# Exercise material
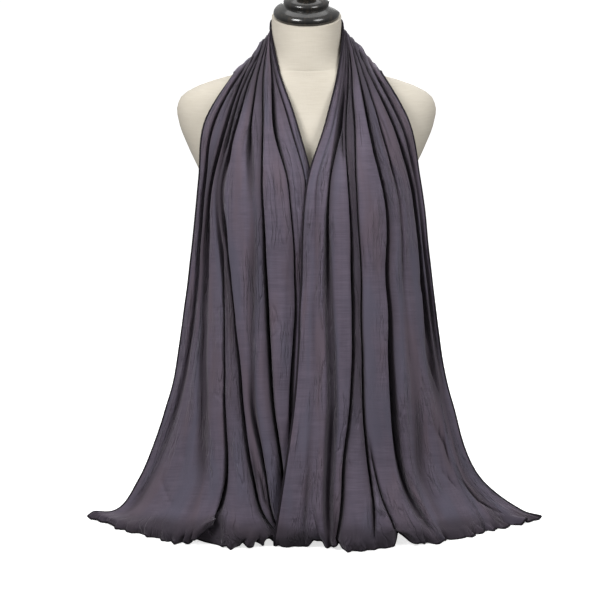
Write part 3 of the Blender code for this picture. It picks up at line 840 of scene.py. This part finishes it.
--
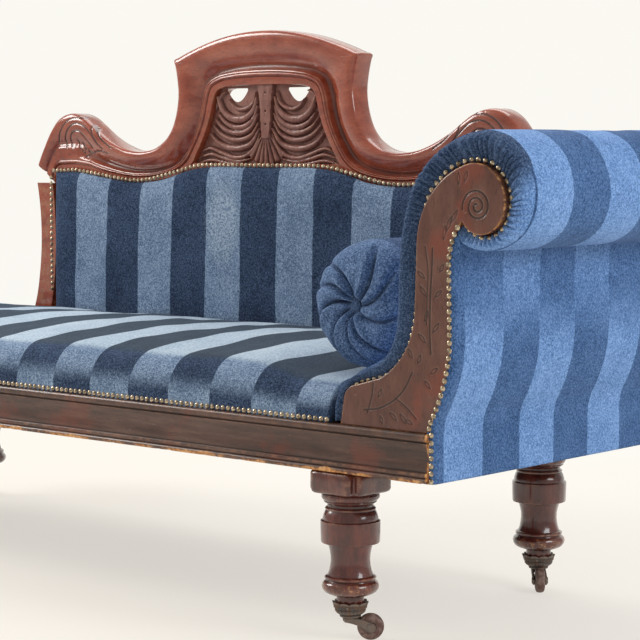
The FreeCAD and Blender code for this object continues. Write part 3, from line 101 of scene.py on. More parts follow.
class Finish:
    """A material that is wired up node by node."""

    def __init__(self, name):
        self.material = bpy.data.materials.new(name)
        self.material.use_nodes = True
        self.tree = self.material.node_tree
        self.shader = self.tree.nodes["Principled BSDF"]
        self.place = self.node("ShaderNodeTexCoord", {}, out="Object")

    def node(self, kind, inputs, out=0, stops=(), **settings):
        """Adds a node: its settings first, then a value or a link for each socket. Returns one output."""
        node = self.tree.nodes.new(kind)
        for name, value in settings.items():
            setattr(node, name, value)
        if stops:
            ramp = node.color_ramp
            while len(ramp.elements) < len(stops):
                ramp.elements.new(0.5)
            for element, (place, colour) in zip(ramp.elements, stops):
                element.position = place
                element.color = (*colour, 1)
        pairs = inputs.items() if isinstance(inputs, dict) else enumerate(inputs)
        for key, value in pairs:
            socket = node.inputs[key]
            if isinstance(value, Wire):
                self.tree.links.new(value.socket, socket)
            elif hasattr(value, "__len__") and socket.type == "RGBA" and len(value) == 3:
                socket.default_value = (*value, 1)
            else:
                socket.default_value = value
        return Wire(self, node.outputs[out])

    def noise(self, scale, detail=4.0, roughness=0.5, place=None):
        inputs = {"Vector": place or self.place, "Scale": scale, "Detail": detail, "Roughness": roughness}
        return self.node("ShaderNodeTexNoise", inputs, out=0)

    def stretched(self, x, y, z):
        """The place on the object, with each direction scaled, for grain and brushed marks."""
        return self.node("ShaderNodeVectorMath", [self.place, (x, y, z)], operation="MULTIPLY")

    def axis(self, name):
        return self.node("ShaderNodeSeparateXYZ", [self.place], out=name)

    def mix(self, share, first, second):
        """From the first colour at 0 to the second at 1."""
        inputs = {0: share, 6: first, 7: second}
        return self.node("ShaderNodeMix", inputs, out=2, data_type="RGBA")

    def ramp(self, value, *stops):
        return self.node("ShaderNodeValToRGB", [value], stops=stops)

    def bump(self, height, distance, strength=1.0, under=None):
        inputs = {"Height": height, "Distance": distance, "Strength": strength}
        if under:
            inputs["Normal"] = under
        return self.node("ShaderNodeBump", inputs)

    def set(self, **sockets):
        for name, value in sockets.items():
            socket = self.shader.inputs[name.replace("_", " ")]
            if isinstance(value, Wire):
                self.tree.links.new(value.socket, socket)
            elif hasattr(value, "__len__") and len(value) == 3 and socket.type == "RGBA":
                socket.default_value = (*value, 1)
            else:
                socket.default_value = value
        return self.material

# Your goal
Give the exact lines, and only those, from the line containing "The FreeCAD and" through the line containing "material that is" in the entries above.

# Solved problem
The FreeCAD and Blender code for this object continues. Write part 3, from line 101 of scene.py on. More parts follow.
class Finish:
    """A material that is wired up node by node."""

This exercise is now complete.